▶

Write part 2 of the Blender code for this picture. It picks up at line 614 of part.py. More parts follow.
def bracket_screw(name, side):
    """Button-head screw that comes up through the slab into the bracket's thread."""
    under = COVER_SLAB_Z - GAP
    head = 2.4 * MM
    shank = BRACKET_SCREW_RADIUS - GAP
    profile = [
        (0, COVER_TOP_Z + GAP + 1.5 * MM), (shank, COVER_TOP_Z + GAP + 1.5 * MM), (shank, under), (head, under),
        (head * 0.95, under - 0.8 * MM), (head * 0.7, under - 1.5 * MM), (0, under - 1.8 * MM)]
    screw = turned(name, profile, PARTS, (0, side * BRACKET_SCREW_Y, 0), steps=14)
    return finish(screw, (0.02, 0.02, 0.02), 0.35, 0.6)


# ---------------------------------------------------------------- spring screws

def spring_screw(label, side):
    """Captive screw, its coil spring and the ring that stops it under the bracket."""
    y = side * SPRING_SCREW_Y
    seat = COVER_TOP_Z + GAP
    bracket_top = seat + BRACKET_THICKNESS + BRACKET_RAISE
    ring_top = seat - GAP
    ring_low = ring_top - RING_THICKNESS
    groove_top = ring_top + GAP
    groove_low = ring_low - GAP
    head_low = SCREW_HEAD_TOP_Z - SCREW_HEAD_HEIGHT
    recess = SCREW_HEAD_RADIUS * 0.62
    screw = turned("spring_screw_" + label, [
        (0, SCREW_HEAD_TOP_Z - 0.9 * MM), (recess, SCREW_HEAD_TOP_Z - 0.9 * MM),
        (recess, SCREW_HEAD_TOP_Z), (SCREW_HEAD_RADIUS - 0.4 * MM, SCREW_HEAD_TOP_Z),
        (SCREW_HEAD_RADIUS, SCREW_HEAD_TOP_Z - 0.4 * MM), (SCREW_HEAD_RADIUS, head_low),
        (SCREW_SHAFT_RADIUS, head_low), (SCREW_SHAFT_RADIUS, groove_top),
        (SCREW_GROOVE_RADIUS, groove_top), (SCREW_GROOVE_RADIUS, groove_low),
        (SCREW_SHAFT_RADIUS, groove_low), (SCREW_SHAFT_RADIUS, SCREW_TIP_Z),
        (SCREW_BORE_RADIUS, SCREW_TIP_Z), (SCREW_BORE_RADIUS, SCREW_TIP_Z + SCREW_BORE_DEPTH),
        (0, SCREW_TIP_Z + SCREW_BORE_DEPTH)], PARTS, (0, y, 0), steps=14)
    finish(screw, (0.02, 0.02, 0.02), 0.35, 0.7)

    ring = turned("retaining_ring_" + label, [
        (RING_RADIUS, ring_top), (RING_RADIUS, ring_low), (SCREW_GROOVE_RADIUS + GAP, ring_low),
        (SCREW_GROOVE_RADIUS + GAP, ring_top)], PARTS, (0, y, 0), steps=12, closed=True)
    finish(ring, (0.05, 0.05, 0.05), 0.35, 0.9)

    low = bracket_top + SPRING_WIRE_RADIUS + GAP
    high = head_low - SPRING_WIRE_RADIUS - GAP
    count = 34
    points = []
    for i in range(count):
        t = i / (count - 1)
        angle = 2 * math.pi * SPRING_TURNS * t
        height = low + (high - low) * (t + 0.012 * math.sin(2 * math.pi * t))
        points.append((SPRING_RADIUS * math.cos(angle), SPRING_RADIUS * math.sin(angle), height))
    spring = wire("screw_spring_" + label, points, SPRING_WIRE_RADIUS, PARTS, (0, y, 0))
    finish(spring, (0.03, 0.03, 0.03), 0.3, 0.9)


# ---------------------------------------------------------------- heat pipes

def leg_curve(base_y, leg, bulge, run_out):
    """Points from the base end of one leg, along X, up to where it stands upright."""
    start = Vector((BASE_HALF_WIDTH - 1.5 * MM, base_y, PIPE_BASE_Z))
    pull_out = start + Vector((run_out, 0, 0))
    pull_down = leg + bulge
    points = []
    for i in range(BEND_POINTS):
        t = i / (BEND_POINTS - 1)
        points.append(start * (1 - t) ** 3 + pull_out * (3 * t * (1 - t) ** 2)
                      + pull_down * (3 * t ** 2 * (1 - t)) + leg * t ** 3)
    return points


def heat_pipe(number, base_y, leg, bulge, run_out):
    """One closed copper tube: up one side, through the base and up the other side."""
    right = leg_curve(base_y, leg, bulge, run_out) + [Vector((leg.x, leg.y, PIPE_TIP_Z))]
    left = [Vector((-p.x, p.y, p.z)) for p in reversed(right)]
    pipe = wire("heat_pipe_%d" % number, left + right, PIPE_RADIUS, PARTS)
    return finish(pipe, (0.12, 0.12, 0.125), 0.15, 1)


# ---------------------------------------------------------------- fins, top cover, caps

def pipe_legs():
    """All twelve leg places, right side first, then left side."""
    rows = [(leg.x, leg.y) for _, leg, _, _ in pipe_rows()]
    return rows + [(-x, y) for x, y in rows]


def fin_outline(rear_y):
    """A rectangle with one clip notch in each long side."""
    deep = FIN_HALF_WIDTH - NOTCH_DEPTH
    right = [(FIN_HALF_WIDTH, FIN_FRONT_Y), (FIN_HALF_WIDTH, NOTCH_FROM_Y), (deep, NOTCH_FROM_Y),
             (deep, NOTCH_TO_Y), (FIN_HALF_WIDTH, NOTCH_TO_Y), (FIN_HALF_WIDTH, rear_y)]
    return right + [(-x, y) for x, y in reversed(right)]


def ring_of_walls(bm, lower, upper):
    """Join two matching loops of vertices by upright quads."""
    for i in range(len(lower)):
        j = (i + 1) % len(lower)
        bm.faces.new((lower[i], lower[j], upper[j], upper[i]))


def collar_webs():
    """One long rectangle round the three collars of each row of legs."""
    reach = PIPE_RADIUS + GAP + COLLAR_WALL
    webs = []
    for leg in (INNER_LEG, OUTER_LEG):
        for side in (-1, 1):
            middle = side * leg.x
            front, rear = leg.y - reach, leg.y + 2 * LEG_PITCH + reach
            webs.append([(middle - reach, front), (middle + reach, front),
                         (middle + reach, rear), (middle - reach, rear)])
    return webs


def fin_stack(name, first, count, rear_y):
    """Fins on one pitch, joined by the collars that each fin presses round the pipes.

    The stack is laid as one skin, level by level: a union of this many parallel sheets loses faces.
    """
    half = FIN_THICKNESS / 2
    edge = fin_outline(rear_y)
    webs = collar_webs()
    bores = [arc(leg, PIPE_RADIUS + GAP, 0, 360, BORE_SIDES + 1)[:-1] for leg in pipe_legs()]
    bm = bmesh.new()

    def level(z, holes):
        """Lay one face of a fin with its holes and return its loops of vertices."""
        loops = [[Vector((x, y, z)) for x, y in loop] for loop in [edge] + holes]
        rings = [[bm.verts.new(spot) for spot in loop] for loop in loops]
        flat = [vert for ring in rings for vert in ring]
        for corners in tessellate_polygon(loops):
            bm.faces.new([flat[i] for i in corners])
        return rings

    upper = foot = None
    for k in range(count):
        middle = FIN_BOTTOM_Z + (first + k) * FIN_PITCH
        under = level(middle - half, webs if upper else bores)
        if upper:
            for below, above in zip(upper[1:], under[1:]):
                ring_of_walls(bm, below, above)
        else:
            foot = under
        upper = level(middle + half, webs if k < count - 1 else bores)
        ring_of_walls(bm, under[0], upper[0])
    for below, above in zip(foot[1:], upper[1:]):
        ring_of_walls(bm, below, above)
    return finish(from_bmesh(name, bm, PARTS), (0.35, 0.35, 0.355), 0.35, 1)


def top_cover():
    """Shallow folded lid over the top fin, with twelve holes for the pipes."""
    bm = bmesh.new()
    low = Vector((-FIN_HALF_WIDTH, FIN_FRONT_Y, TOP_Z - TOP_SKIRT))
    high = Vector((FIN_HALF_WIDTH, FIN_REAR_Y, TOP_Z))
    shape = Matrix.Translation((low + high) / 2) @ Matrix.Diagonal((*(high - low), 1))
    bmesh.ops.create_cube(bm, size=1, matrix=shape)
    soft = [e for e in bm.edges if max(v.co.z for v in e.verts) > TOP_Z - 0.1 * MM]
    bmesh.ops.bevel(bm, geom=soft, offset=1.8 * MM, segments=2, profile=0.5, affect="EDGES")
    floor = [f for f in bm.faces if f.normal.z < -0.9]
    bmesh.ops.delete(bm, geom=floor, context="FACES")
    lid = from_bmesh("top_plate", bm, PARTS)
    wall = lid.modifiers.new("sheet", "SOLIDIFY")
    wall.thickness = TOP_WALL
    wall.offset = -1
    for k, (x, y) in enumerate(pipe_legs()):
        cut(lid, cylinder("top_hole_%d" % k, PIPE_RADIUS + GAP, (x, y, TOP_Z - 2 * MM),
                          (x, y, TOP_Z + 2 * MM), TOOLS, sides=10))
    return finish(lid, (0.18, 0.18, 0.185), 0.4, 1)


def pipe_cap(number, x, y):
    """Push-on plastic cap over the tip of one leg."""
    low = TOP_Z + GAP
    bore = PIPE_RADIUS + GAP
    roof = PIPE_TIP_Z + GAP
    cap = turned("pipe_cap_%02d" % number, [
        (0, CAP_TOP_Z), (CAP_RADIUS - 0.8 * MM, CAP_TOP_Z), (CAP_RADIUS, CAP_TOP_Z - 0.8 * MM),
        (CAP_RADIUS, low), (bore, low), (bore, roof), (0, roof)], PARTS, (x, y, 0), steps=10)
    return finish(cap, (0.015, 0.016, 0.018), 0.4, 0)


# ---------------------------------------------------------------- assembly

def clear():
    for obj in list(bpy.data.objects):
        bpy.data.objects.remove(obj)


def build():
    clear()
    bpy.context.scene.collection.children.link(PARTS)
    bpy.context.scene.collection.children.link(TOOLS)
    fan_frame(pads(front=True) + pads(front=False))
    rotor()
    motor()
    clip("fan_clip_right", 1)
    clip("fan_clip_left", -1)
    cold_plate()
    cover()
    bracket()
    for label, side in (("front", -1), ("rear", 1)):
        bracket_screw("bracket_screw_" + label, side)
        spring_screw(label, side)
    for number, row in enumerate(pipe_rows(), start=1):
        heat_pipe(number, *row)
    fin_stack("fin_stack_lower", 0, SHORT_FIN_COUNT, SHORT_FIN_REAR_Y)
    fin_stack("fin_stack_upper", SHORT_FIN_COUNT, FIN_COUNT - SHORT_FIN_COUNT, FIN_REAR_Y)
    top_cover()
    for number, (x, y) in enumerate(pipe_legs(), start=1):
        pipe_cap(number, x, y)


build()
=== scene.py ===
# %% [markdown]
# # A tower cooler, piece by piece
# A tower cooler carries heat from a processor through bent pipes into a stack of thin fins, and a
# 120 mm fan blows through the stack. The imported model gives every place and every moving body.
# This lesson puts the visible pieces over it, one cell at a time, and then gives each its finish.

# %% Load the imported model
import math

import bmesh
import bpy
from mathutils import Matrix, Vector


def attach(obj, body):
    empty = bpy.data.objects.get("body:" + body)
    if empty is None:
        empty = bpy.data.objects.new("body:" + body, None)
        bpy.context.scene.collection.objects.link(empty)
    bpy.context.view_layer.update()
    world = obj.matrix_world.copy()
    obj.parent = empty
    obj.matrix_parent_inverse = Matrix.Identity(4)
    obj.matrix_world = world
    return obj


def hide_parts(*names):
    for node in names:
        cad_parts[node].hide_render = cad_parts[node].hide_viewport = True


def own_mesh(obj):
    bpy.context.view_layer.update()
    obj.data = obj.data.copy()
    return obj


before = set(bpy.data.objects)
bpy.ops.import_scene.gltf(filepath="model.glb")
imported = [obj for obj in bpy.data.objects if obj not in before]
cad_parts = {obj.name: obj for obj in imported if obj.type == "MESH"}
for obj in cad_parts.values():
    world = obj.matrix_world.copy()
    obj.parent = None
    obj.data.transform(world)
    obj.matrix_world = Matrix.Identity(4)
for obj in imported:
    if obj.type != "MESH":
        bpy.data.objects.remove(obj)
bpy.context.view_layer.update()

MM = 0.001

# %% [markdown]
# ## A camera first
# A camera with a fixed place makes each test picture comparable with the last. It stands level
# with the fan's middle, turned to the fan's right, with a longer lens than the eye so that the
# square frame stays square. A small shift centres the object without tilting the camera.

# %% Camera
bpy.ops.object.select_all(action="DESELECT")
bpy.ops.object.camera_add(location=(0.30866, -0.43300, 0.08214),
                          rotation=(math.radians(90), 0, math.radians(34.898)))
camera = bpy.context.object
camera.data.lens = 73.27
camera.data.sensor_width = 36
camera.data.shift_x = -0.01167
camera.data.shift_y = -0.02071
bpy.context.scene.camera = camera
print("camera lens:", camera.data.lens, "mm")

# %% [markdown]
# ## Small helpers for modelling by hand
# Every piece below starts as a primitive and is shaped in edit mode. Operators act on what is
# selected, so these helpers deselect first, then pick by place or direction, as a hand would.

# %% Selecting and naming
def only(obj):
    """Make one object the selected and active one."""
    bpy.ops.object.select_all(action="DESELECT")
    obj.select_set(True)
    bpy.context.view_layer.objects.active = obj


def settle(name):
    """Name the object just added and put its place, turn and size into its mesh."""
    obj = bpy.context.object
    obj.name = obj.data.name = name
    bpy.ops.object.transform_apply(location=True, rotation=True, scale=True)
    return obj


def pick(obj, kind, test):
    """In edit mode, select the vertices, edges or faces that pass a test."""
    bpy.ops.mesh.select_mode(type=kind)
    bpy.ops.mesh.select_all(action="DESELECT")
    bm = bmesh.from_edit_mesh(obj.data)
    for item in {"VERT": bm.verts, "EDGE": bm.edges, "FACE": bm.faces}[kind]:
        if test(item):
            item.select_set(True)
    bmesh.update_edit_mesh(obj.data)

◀
▶

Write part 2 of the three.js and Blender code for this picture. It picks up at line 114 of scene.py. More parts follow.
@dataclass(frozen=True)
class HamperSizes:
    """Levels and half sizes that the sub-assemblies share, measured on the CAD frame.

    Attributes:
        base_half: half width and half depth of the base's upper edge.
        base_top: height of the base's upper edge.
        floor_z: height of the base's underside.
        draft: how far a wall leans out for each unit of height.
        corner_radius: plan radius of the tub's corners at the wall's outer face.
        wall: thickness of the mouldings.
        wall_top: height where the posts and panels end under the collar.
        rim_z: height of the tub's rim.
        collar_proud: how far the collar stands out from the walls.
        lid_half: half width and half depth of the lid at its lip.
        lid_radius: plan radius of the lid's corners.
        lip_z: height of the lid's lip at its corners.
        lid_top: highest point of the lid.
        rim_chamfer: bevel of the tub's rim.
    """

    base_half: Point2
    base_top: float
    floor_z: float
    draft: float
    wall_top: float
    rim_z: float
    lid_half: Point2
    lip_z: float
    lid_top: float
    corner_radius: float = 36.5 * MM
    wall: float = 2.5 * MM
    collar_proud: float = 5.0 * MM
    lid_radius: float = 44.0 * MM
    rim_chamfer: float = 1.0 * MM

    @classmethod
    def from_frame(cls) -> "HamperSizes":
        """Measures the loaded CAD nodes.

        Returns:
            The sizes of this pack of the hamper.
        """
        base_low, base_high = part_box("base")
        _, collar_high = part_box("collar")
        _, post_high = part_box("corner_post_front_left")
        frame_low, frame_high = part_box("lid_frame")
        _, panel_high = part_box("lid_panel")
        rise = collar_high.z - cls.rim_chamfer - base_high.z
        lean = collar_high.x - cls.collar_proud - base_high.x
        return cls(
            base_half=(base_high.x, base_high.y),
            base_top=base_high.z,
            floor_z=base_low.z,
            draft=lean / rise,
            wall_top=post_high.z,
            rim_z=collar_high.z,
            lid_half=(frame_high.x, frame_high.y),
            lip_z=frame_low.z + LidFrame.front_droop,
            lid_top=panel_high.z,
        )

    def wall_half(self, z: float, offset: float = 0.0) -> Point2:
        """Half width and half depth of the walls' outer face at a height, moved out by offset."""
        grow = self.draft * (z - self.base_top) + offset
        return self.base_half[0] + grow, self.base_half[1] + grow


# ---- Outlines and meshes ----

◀
▶

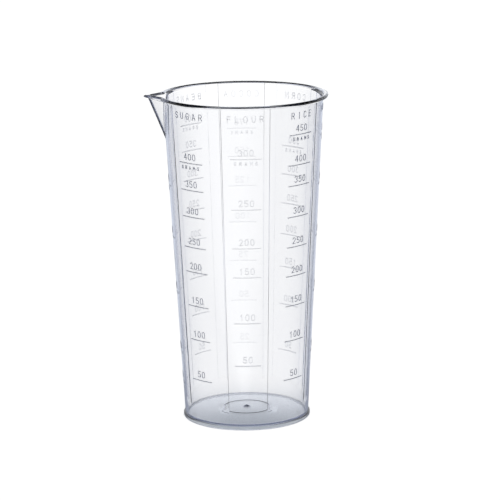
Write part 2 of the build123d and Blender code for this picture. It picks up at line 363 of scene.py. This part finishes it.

◀

To do:
Quote the listing above, but only from the line that shows "obj.parent = empty" through the line that shows "obj.data.transform(world)".

Written solution:
    obj.parent = empty
    obj.matrix_parent_inverse = Matrix.Identity(4)
    obj.matrix_world = world
    return obj


def hide_parts(*names):
    for node in names:
        cad_parts[node].hide_render = cad_parts[node].hide_viewport = True


def own_mesh(obj):
    bpy.context.view_layer.update()
    obj.data = obj.data.copy()
    return obj


before = set(bpy.data.objects)
bpy.ops.import_scene.gltf(filepath="model.glb")
imported = [obj for obj in bpy.data.objects if obj not in before]
cad_parts = {obj.name: obj for obj in imported if obj.type == "MESH"}
for obj in cad_parts.values():
    world = obj.matrix_world.copy()
    obj.parent = None
    obj.data.transform(world)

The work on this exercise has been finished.